Request: Copy each line below in which the word "their" occurs.

═════ Dataset entries ═════

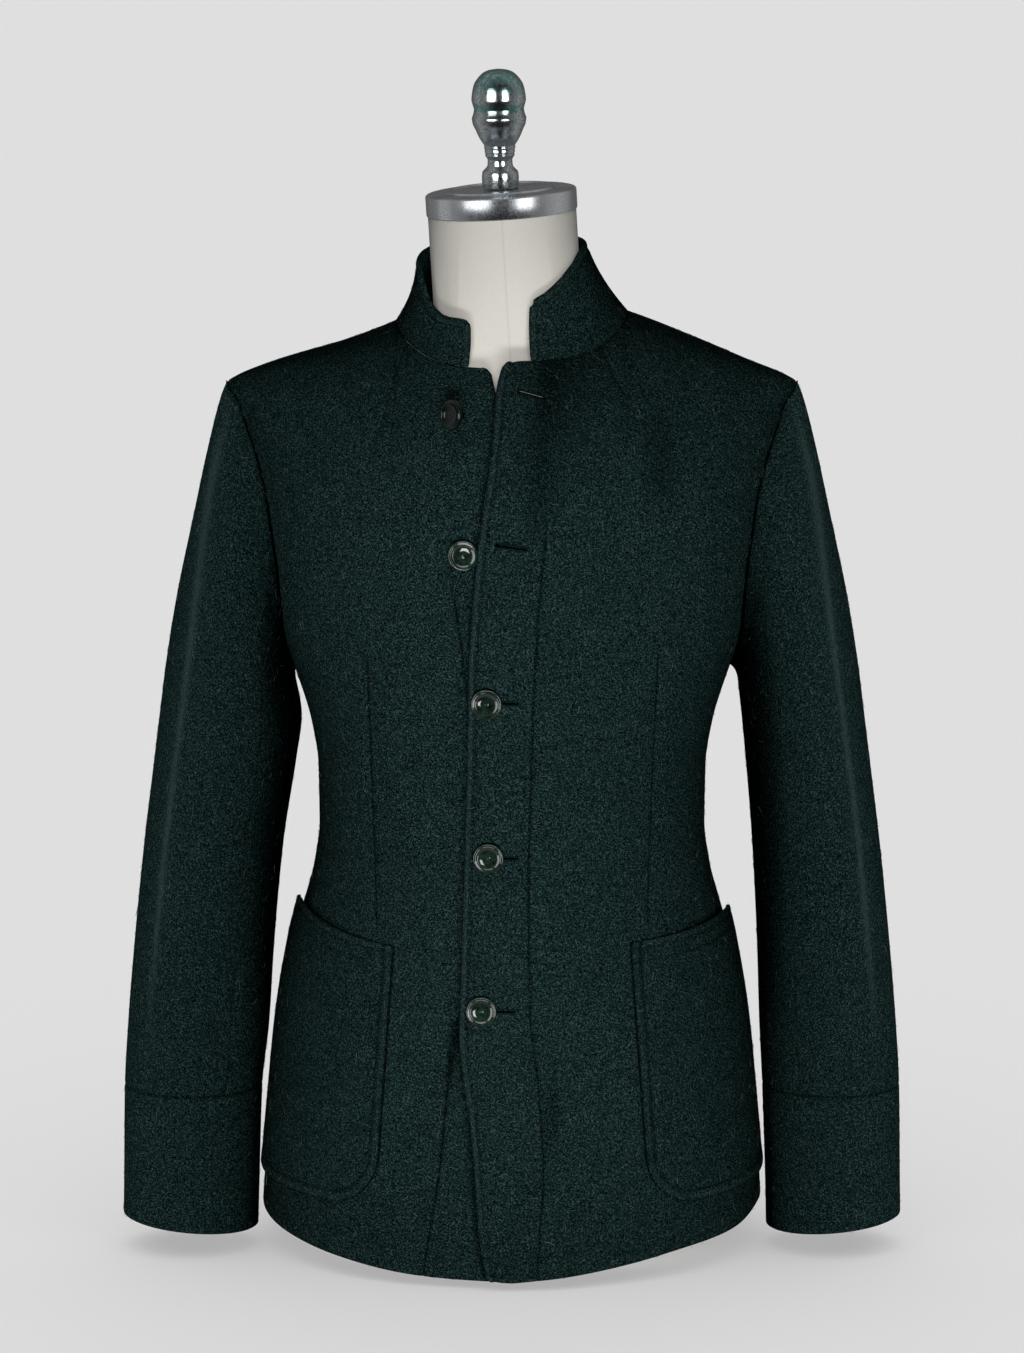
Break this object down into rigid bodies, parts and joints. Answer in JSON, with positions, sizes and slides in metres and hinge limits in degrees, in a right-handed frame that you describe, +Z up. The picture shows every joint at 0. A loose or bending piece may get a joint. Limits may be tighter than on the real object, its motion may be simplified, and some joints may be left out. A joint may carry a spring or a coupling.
{
  "type": "short wool overcoat on a limbless dress form",
  "caption": "Short wool coat with stand collar, left-over-right buttoned front, cuffed sleeves and rounded patch pockets, worn on a limbless dress form with a metal neck cap and turned finial.",
  "frame": {"origin": "on the floor, in the middle of the dress form's flat base, with the whole part's box centred over it", "axes": "+Z is up along the form, the coat's buttoned front faces -Y, and +X is the wearer's left"},
  "size_m": [0.6074, 0.2882, 0.9132],
  "materials": {
    "wool": "felted wool twill with stray light fibres, matt",
    "horn": "dark green polished button with a raised rim",
    "linen": "smooth off-white covering cloth, pulled tight",
    "aluminium": "brushed",
    "lacquer": "glossy grey-green lacquer over metal"
  },
  "bodies": {
    "root": {"front_right": "wool", "band_right": "wool", "front_left": "wool", "band_left": "wool", "back_right": "wool", "back_left": "wool", "collar": "wool", "sleeve_top_right": "wool", "sleeve_under_right": "wool", "cuff_right": "wool", "sleeve_top_left": "wool", "sleeve_under_left": "wool", "cuff_left": "wool", "pocket_right": "wool", "pocket_left": "wool", "button_1": "horn", "button_2": "horn", "button_3": "horn", "button_4": "horn", "button_5": "horn", "form_body": "linen", "neck_cap": "aluminium", "finial": "lacquer"}
  },
  "joints": []
}
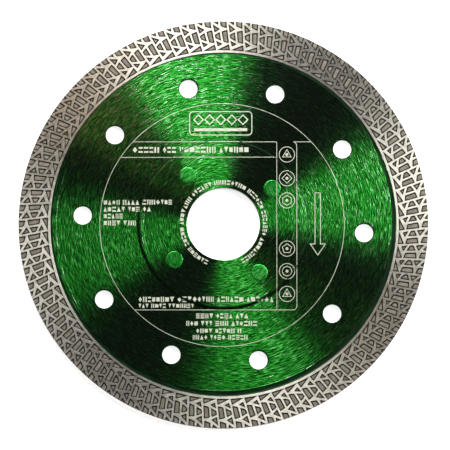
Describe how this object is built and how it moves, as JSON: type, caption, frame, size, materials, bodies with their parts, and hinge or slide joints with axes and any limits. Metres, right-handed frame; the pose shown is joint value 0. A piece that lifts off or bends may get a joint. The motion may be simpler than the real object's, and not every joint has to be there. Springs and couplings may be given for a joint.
{
  "type": "diamond blade",
  "caption": "Thin round cutting blade: lacquered steel core with cooling holes, riveted hub flanges, central bore and a sintered mesh-turbo diamond rim.",
  "frame": {"origin": "on the bore axis, at the clamping face of the back flange", "axes": "+Z along the bore axis, out of the printed front face; +X to the right and +Y up as the print reads"},
  "size_m": [0.125, 0.125, 0.0026],
  "materials": {
    "core_lacquer": "circularly brushed steel under transparent green lacquer",
    "flange_lacquer": "brushed steel under the same green lacquer",
    "rivet_lacquer": "ground flush rivet heads under green lacquer",
    "sintered_rim": "sintered bronze-grey metal bond with diamond grit, ground bright on the rib tops",
    "silver_print": "thin silver screen print"
  },
  "bodies": {
    "root": {"steel_core": "core_lacquer", "diamond_rim": "sintered_rim", "front_flange": "flange_lacquer", "back_flange": "flange_lacquer", "rivet_1": "rivet_lacquer", "rivet_2": "rivet_lacquer", "rivet_3": "rivet_lacquer", "rivet_4": "rivet_lacquer"}
  },
  "joints": []
}
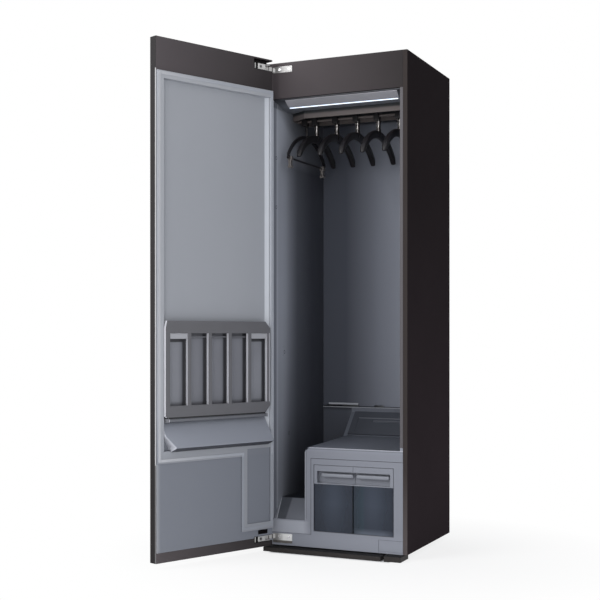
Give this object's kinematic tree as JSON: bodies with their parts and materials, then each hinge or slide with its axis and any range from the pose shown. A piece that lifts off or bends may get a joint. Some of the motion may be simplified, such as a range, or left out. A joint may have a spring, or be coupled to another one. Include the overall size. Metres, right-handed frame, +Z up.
{
  "type": "clothes care steam cabinet",
  "caption": "Tall steam wardrobe with a hinged door open on a grey chamber, hangers, fold-down trouser press, drip tray and two pull-out water tanks.",
  "frame": {"origin": "on the floor, under the middle of the front edge of the cabinet body", "axes": "+X to the right of someone facing the cabinet, +Y to the back, +Z up"},
  "size_m": [0.8036, 1.1726, 1.966],
  "materials": {
    "casing_paint": "satin dark brown-black",
    "door_paint": "satin dark brown-grey",
    "zinc_sheet": "plain galvanised grey",
    "liner_plastic": "fine-grained blue-grey",
    "front_plastic": "satin blue-grey",
    "cover_plastic": "satin blue-grey",
    "dark_plastic": "satin near-black",
    "press_plastic": "satin dark grey",
    "hanger_plastic": "soft gloss black",
    "tank_plastic": "smoked clear",
    "lamp_plastic": "frosted white, lit",
    "glass_panel": "gloss black",
    "hinge_steel": "brushed",
    "pin_steel": "polished",
    "compressor_iron": "satin black paint",
    "coil_aluminium": "bare",
    "copper_pipe": "bare copper",
    "motor_case": "cast",
    "board_laminate": "green laminate",
    "seal_rubber": "soft grey",
    "foot_rubber": "black"
  },
  "bodies": {
    "cabinet": {"left_side_panel": "casing_paint", "right_side_panel": "casing_paint", "top_panel": "casing_paint", "rear_panel": "zinc_sheet", "base_pan": "zinc_sheet", "top_fascia": "door_paint", "left_liner_wall": "liner_plastic", "right_liner_wall": "liner_plastic", "rear_liner_wall": "liner_plastic", "chamber_ceiling": "liner_plastic", "well_floor": "liner_plastic", "front_frame": "front_plastic", "tank_bay_panel": "front_plastic", "machine_cover": "cover_plastic", "kick_boards": "dark_plastic", "rear_feet": "foot_rubber", "hanger_duct": "dark_plastic", "lamp_housing": "front_plastic", "lamp_lens": "lamp_plastic", "blower_housing": "dark_plastic", "fan_motors": "motor_case", "compressor": "compressor_iron", "condenser": "coil_aluminium", "evaporator": "coil_aluminium", "refrigerant_pipes": "copper_pipe", "steam_generator": "motor_case", "water_pumps": "dark_plastic", "control_board": "board_laminate", "cord_gland": "dark_plastic", "hinge_brackets": "hinge_steel", "hinge_screws": "pin_steel"},
    "door": {"door_shell": "door_paint", "door_liner": "liner_plastic", "door_gasket": "seal_rubber", "touch_glass": "glass_panel", "hinge_cups": "hinge_steel", "hinge_pins": "pin_steel", "press_back_plate": "cover_plastic", "drip_tray": "front_plastic"},
    "press": {"press_grille": "press_plastic"},
    "left_latch": {"left_press_latch": "front_plastic"},
    "right_latch": {"right_press_latch": "front_plastic"},
    "left_tank": {"left_tank_shell": "tank_plastic", "left_tank_handle": "front_plastic"},
    "right_tank": {"right_tank_shell": "tank_plastic", "right_tank_handle": "front_plastic"},
    "filter": {"lint_filter": "cover_plastic"},
    "service_hatch": {"service_cover": "front_plastic"},
    "circulation_fan": {"circulation_impeller": "dark_plastic"},
    "blower_fan": {"blower_impeller": "dark_plastic"},
    "left_foot": {"front_left_foot": "foot_rubber"},
    "right_foot": {"front_right_foot": "foot_rubber"},
    "trouser_frame": {"trouser_hanger": "hanger_plastic"},
    "front_clip": {"front_trouser_clip": "hanger_plastic"},
    "rear_clip": {"rear_trouser_clip": "hanger_plastic"},
    "hanger_1": {"air_hanger_1": "hanger_plastic"},
    "hanger_2": {"air_hanger_2": "hanger_plastic"},
    "hanger_3": {"air_hanger_3": "hanger_plastic"},
    "hanger_4": {"air_hanger_4": "hanger_plastic"},
    "hanger_5": {"air_hanger_5": "hanger_plastic"}
  },
  "joints": [
    {"name": "door_hinge", "type": "hinge", "parent": "cabinet", "child": "door", "pos_m": [-0.283, -0.038, 0.98], "axis": [0, 0, 1], "range_deg": [-18, 112]},
    {"name": "press_fold", "type": "hinge", "parent": "door", "child": "press", "pos_m": [-0.35193, -0.31538, 0.5485], "axis": [-0.3746, -0.9272, 0], "range_deg": [-40, 0]},
    {"name": "left_latch_press", "type": "slide", "parent": "press", "child": "left_latch", "axis": [0, 0, -1], "range_m": [0, 0.005], "stiffness_N_per_m": 200, "springref_m": -0.004},
    {"name": "right_latch_press", "type": "slide", "parent": "press", "child": "right_latch", "axis": [0, 0, -1], "range_m": [0, 0.005], "stiffness_N_per_m": 200, "springref_m": -0.004},
    {"name": "left_tank_pull", "type": "slide", "parent": "cabinet", "child": "left_tank", "axis": [0, 1, 0], "range_m": [-0.25, 0]},
    {"name": "right_tank_pull", "type": "slide", "parent": "cabinet", "child": "right_tank", "axis": [0, 1, 0], "range_m": [-0.25, 0]},
    {"name": "filter_lift", "type": "slide", "parent": "cabinet", "child": "filter", "axis": [0, -0.6887, 0.725], "range_m": [0, 0.05]},
    {"name": "service_cover_pull", "type": "slide", "parent": "cabinet", "child": "service_hatch", "axis": [0, 1, 0], "range_m": [-0.03, 0]},
    {"name": "circulation_fan_spin", "type": "hinge", "parent": "cabinet", "child": "circulation_fan", "pos_m": [0.09, 0.27, 0.33], "axis": [0, 1, 0], "continuous": true},
    {"name": "blower_fan_spin", "type": "hinge", "parent": "cabinet", "child": "blower_fan", "pos_m": [0, 0.44, 1.82], "axis": [0, 0, 1], "continuous": true},
    {"name": "left_foot_turn", "type": "hinge", "parent": "cabinet", "child": "left_foot", "pos_m": [-0.2295, 0.07, 0.02], "axis": [0, 0, 1], "continuous": true},
    {"name": "right_foot_turn", "type": "hinge", "parent": "cabinet", "child": "right_foot", "pos_m": [0.2295, 0.07, 0.02], "axis": [0, 0, 1], "continuous": true},
    {"name": "trouser_hanger_lift", "type": "slide", "parent": "cabinet", "child": "trouser_frame", "axis": [0, 0, 1], "range_m": [0, 0.012]},
    {"name": "front_clip_slide", "type": "slide", "parent": "trouser_frame", "child": "front_clip", "axis": [0, 1, 0], "range_m": [0, 0.06]},
    {"name": "rear_clip_slide", "type": "slide", "parent": "trouser_frame", "child": "rear_clip", "axis": [0, 1, 0], "range_m": [-0.06, 0]},
    {"name": "hanger_1_lift", "type": "slide", "parent": "cabinet", "child": "hanger_1", "axis": [0, 0, 1], "range_m": [0, 0.012]},
    {"name": "hanger_2_lift", "type": "slide", "parent": "cabinet", "child": "hanger_2", "axis": [0, 0, 1], "range_m": [0, 0.012]},
    {"name": "hanger_3_lift", "type": "slide", "parent": "cabinet", "child": "hanger_3", "axis": [0, 0, 1], "range_m": [0, 0.012]},
    {"name": "hanger_4_lift", "type": "slide", "parent": "cabinet", "child": "hanger_4", "axis": [0, 0, 1], "range_m": [0, 0.012]},
    {"name": "hanger_5_lift", "type": "slide", "parent": "cabinet", "child": "hanger_5", "axis": [0, 0, 1], "range_m": [0, 0.012]}
  ]
}
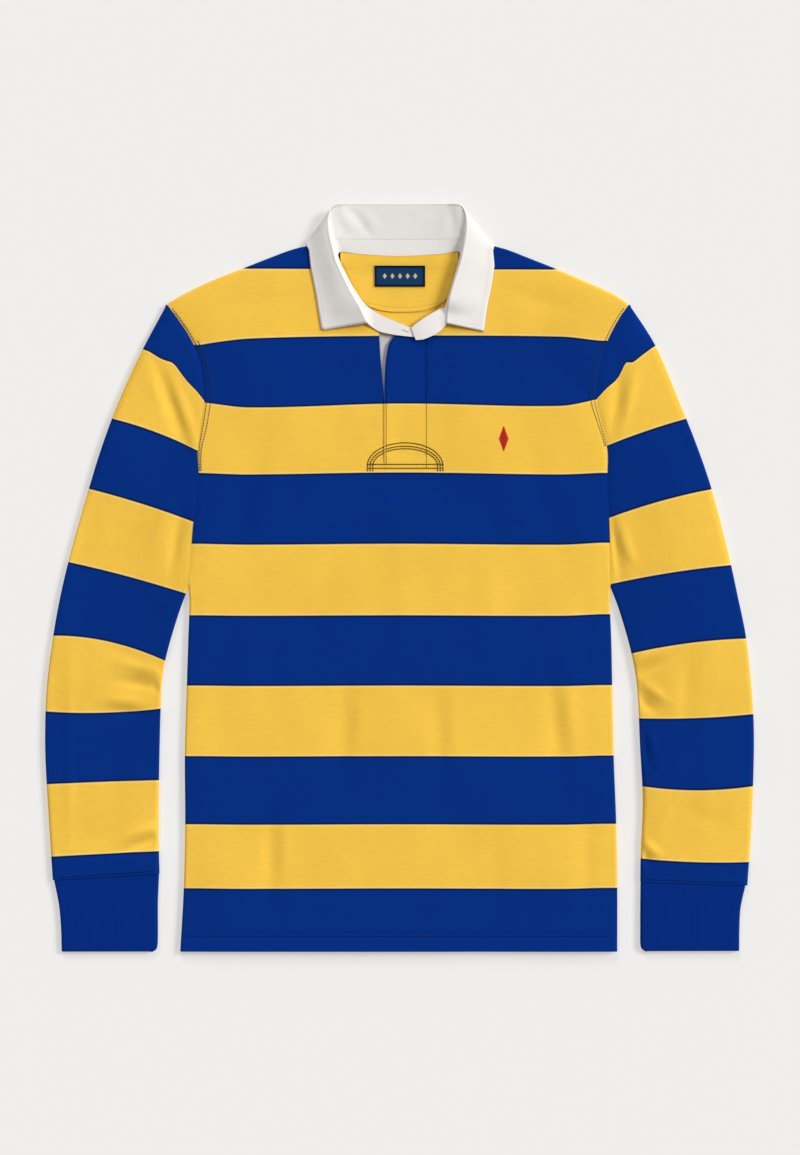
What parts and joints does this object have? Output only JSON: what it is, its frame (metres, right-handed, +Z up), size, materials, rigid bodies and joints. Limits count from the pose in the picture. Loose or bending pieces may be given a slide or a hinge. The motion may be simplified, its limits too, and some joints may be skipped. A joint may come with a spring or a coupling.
{
  "type": "long-sleeved polo shirt",
  "caption": "Long-sleeved knitted polo shirt with wide hoops, a white turned-down collar, an open concealed placket and ribbed cuffs, laid flat face up.",
  "frame": {"origin": "middle of the laid shirt's outline, on the surface that it lies on", "axes": "+X towards the wearer's left, +Y towards the collar, +Z up out of the surface, through the front"},
  "size_m": [0.7436, 0.7833, 0.0104],
  "materials": {
    "jersey": "matt knitted cotton, hooped in blue and yellow",
    "rib": "matt ribbed cotton knit",
    "twill": "matt woven cotton twill",
    "label": "woven satin tape"
  },
  "bodies": {
    "root": {"front": "jersey", "back": "jersey", "sleeve_right": "jersey", "sleeve_left": "jersey", "placket_flap": "jersey", "neck_patch": "jersey", "cuff_right": "rib", "cuff_left": "rib", "collar_stand": "twill", "collar_leaf": "twill", "placket_facing": "twill", "neck_label": "label"}
  },
  "joints": []
}
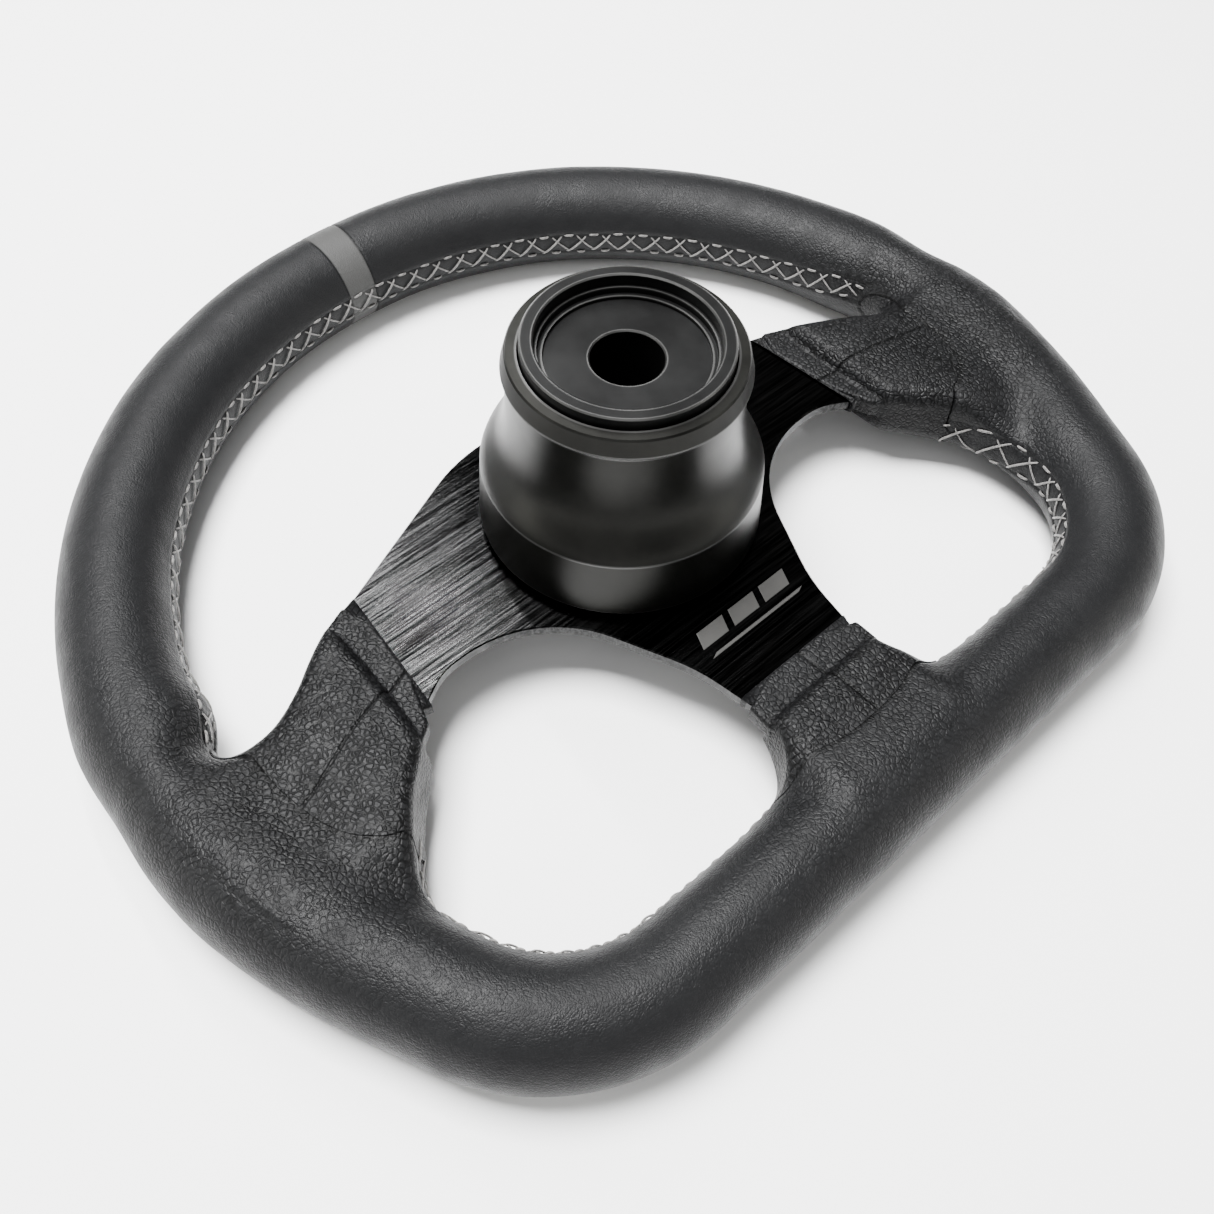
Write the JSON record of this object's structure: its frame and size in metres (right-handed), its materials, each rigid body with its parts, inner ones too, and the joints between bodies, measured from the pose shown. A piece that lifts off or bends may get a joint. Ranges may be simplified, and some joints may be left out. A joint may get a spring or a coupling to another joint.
{
  "type": "quick release steering wheel",
  "caption": "Flat-bottomed leather racing wheel with three brushed spokes on a bell-shaped ball-lock quick-release hub with a splined column adapter.",
  "frame": {"origin": "on the hub axis, at the column end of the adapter bore's wall", "axes": "+Z along the hub axis toward the steering column, +Y toward the twelve o'clock stripe, +X across the two side spokes (to the right when seen from the column side)"},
  "size_m": [0.3496, 0.3103, 0.0981],
  "materials": {
    "brushed_black": "brushed black anodised, brushed along X",
    "black_anodised": "satin black anodised",
    "bare_aluminium": "plain",
    "foam": "moulded polyurethane foam",
    "leather_black": "fine-grained charcoal leather",
    "leather_grey": "fine-grained grey leather",
    "thread_grey": "light grey waxed thread",
    "mark_silver": "pale silver print",
    "black_steel": "black oxide",
    "bright_steel": "polished",
    "cap_plastic": "gloss black"
  },
  "bodies": {
    "wheel": {"spoke_plate": "brushed_black", "rim_core": "bare_aluminium", "grip_foam": "foam", "wrap_left": "leather_black", "wrap_right": "leather_black", "centre_stripe": "leather_grey", "boot_left": "leather_black", "boot_right": "leather_black", "boot_bottom": "leather_black", "bolt_ring": "black_anodised", "hub_bolts": "black_steel", "centre_cap": "cap_plastic", "hub_body": "black_anodised", "stop_ring": "black_steel", "spring_washer": "bright_steel", "release_spring": "bright_steel"},
    "sleeve": {"release_sleeve": "black_anodised"},
    "adapter": {"column_adapter": "black_anodised"},
    "ball_1": {"lock_ball_1": "bright_steel"},
    "ball_2": {"lock_ball_2": "bright_steel"},
    "ball_3": {"lock_ball_3": "bright_steel"},
    "ball_4": {"lock_ball_4": "bright_steel"},
    "ball_5": {"lock_ball_5": "bright_steel"},
    "ball_6": {"lock_ball_6": "bright_steel"}
  },
  "joints": [
    {"name": "sleeve_release", "type": "slide", "parent": "wheel", "child": "sleeve", "axis": [0, 0, -1], "range_m": [0, 0.0022], "stiffness_N_per_m": 2500, "springref_m": -0.012, "deforming": ["release_spring"]},
    {"name": "adapter_pull_off", "type": "slide", "parent": "wheel", "child": "adapter", "axis": [0, 0, 1], "range_m": [0, 0.066]},
    {"name": "ball_1_travel", "type": "slide", "parent": "wheel", "child": "ball_1", "axis": [1, 0, 0], "range_m": [0, 0.0013]},
    {"name": "ball_2_travel", "type": "slide", "parent": "wheel", "child": "ball_2", "axis": [0.5, 0.866, 0], "range_m": [0, 0.0013]},
    {"name": "ball_3_travel", "type": "slide", "parent": "wheel", "child": "ball_3", "axis": [-0.5, 0.866, 0], "range_m": [0, 0.0013]},
    {"name": "ball_4_travel", "type": "slide", "parent": "wheel", "child": "ball_4", "axis": [-1, 0, 0], "range_m": [0, 0.0013]},
    {"name": "ball_5_travel", "type": "slide", "parent": "wheel", "child": "ball_5", "axis": [-0.5, -0.866, 0], "range_m": [0, 0.0013]},
    {"name": "ball_6_travel", "type": "slide", "parent": "wheel", "child": "ball_6", "axis": [0.5, -0.866, 0], "range_m": [0, 0.0013]}
  ],
  "couplings": [
    {"joint": "ball_1_travel", "follows": "sleeve_release", "ratio": 0.55},
    {"joint": "ball_2_travel", "follows": "sleeve_release", "ratio": 0.55},
    {"joint": "ball_3_travel", "follows": "sleeve_release", "ratio": 0.55},
    {"joint": "ball_4_travel", "follows": "sleeve_release", "ratio": 0.55},
    {"joint": "ball_5_travel", "follows": "sleeve_release", "ratio": 0.55},
    {"joint": "ball_6_travel", "follows": "sleeve_release", "ratio": 0.55}
  ]
}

═════

Task solution:
Describe how this object is built and how it moves, as JSON: type, caption, frame, size, materials, bodies with their parts, and hinge or slide joints with axes and any limits. Metres, right-handed frame; the pose shown is joint value 0. A piece that lifts off or bends may get a joint. The motion may be simpler than the real object's, and not every joint has to be there. Springs and couplings may be given for a joint.
Give this object's kinematic tree as JSON: bodies with their parts and materials, then each hinge or slide with its axis and any range from the pose shown. A piece that lifts off or bends may get a joint. Some of the motion may be simplified, such as a range, or left out. A joint may have a spring, or be coupled to another one. Include the overall size. Metres, right-handed frame, +Z up.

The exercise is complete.